**INSTRUCTIONS TO FOLLOW**: Restate, word for word, every line of the data.

**RECORDS FOR THE TASK**:
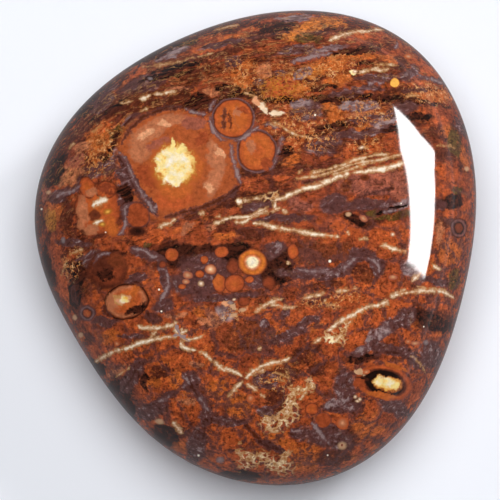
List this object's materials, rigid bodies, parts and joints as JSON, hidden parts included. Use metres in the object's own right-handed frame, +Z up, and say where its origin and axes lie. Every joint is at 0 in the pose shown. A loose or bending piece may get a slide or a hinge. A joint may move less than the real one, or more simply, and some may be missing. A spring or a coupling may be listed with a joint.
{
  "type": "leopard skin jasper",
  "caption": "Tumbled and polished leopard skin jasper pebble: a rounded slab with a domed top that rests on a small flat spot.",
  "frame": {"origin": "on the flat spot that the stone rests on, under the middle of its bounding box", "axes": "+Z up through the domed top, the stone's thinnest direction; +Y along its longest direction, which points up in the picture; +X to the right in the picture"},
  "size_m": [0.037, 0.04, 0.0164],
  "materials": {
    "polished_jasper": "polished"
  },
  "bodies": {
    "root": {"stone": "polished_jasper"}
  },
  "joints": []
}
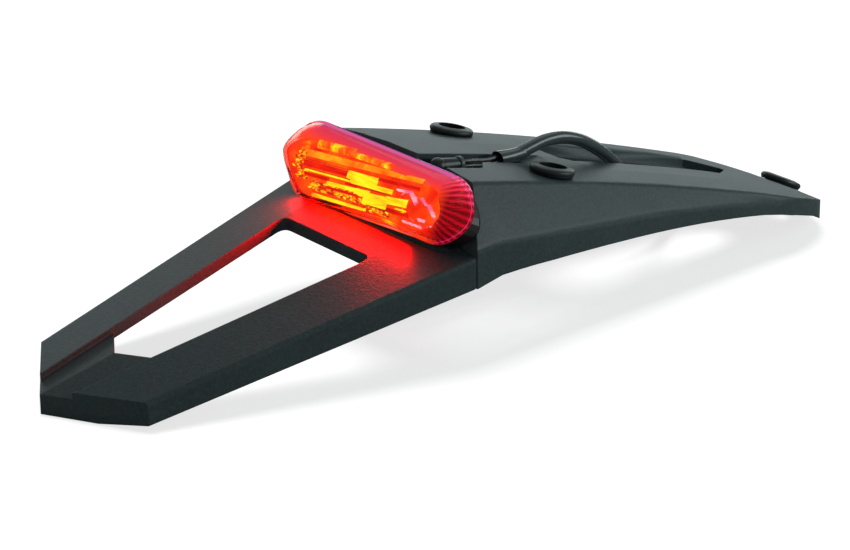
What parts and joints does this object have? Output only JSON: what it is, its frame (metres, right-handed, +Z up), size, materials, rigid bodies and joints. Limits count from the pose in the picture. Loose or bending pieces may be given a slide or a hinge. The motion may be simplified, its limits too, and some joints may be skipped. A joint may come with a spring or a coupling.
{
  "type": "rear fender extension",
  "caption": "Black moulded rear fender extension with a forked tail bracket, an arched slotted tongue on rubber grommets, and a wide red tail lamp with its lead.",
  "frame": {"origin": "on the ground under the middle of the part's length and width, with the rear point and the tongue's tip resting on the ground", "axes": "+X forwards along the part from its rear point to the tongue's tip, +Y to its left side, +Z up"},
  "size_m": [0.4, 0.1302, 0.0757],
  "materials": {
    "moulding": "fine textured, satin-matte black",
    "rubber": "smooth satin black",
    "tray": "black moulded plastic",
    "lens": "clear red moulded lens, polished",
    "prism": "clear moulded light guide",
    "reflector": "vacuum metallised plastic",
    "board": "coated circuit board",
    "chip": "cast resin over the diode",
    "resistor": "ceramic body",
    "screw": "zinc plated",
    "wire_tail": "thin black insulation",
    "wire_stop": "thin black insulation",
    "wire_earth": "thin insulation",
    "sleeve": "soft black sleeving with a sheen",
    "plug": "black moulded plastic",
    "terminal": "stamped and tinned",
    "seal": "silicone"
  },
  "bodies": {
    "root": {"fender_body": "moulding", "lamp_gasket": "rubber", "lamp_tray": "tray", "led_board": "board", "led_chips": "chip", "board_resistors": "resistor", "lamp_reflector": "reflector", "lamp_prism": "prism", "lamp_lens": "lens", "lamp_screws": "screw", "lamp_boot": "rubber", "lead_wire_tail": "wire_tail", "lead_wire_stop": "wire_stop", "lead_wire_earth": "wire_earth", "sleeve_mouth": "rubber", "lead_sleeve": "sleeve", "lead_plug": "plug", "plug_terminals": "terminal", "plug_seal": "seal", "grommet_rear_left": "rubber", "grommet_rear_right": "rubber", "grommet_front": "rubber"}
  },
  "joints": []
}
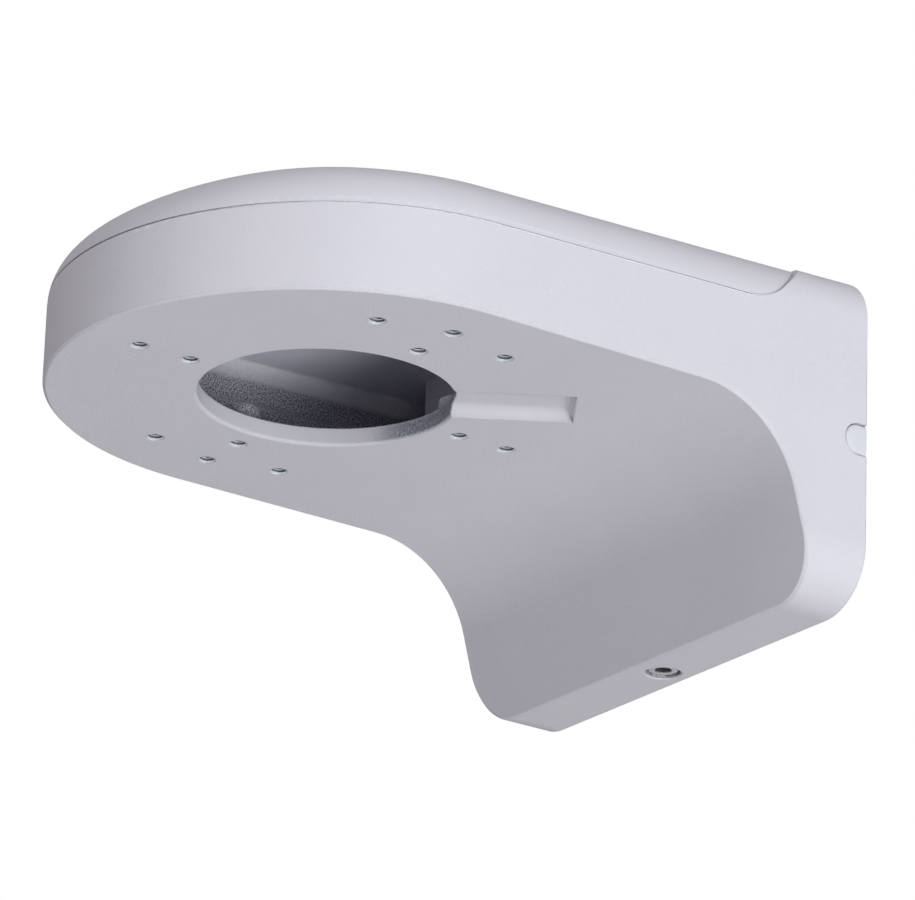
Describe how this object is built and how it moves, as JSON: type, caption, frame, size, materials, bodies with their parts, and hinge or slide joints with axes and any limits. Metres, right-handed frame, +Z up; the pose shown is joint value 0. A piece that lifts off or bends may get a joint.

**CORRECT RESULT**:
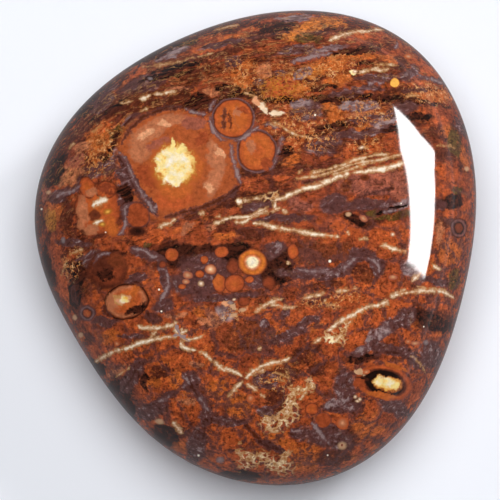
List this object's materials, rigid bodies, parts and joints as JSON, hidden parts included. Use metres in the object's own right-handed frame, +Z up, and say where its origin and axes lie. Every joint is at 0 in the pose shown. A loose or bending piece may get a slide or a hinge. A joint may move less than the real one, or more simply, and some may be missing. A spring or a coupling may be listed with a joint.
{
  "type": "leopard skin jasper",
  "caption": "Tumbled and polished leopard skin jasper pebble: a rounded slab with a domed top that rests on a small flat spot.",
  "frame": {"origin": "on the flat spot that the stone rests on, under the middle of its bounding box", "axes": "+Z up through the domed top, the stone's thinnest direction; +Y along its longest direction, which points up in the picture; +X to the right in the picture"},
  "size_m": [0.037, 0.04, 0.0164],
  "materials": {
    "polished_jasper": "polished"
  },
  "bodies": {
    "root": {"stone": "polished_jasper"}
  },
  "joints": []
}
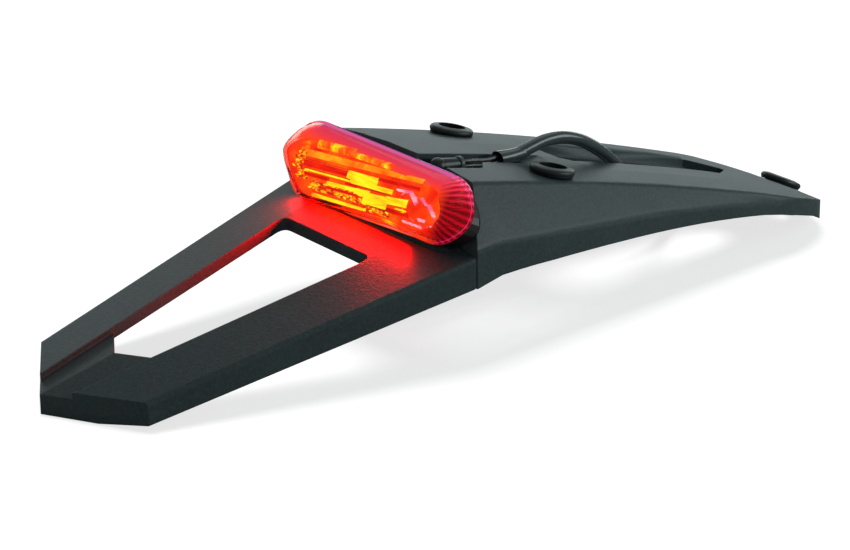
What parts and joints does this object have? Output only JSON: what it is, its frame (metres, right-handed, +Z up), size, materials, rigid bodies and joints. Limits count from the pose in the picture. Loose or bending pieces may be given a slide or a hinge. The motion may be simplified, its limits too, and some joints may be skipped. A joint may come with a spring or a coupling.
{
  "type": "rear fender extension",
  "caption": "Black moulded rear fender extension with a forked tail bracket, an arched slotted tongue on rubber grommets, and a wide red tail lamp with its lead.",
  "frame": {"origin": "on the ground under the middle of the part's length and width, with the rear point and the tongue's tip resting on the ground", "axes": "+X forwards along the part from its rear point to the tongue's tip, +Y to its left side, +Z up"},
  "size_m": [0.4, 0.1302, 0.0757],
  "materials": {
    "moulding": "fine textured, satin-matte black",
    "rubber": "smooth satin black",
    "tray": "black moulded plastic",
    "lens": "clear red moulded lens, polished",
    "prism": "clear moulded light guide",
    "reflector": "vacuum metallised plastic",
    "board": "coated circuit board",
    "chip": "cast resin over the diode",
    "resistor": "ceramic body",
    "screw": "zinc plated",
    "wire_tail": "thin black insulation",
    "wire_stop": "thin black insulation",
    "wire_earth": "thin insulation",
    "sleeve": "soft black sleeving with a sheen",
    "plug": "black moulded plastic",
    "terminal": "stamped and tinned",
    "seal": "silicone"
  },
  "bodies": {
    "root": {"fender_body": "moulding", "lamp_gasket": "rubber", "lamp_tray": "tray", "led_board": "board", "led_chips": "chip", "board_resistors": "resistor", "lamp_reflector": "reflector", "lamp_prism": "prism", "lamp_lens": "lens", "lamp_screws": "screw", "lamp_boot": "rubber", "lead_wire_tail": "wire_tail", "lead_wire_stop": "wire_stop", "lead_wire_earth": "wire_earth", "sleeve_mouth": "rubber", "lead_sleeve": "sleeve", "lead_plug": "plug", "plug_terminals": "terminal", "plug_seal": "seal", "grommet_rear_left": "rubber", "grommet_rear_right": "rubber", "grommet_front": "rubber"}
  },
  "joints": []
}
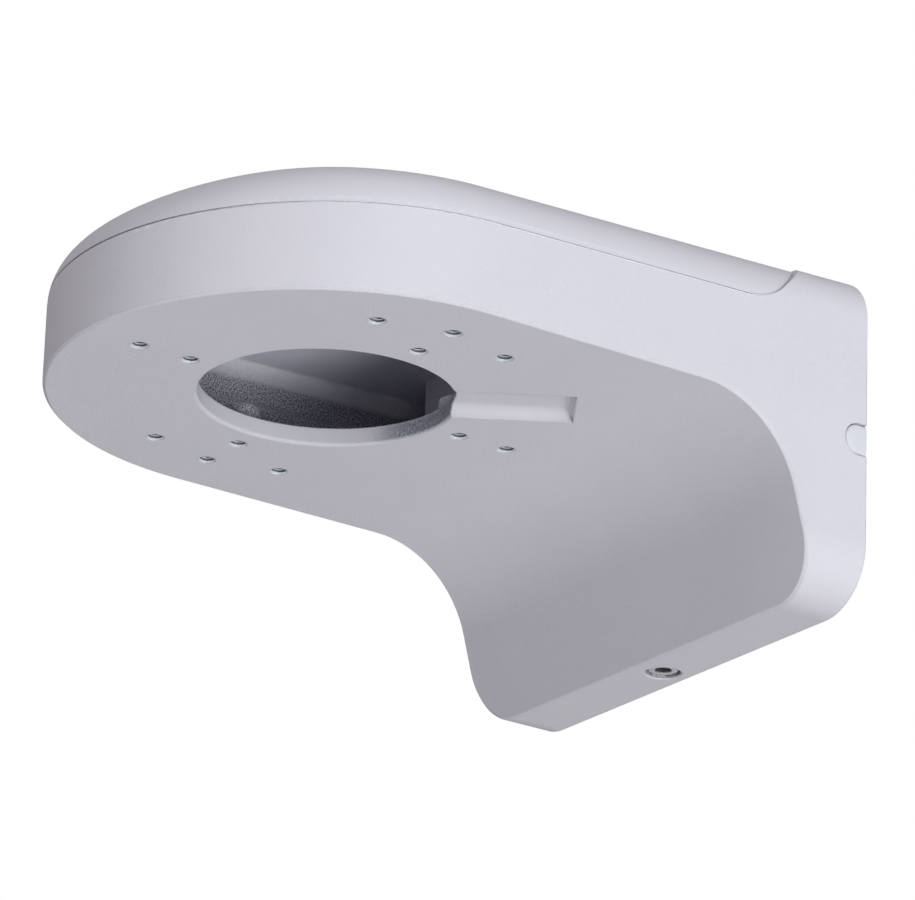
Describe how this object is built and how it moves, as JSON: type, caption, frame, size, materials, bodies with their parts, and hinge or slide joints with axes and any limits. Metres, right-handed frame, +Z up; the pose shown is joint value 0. A piece that lifts off or bends may get a joint.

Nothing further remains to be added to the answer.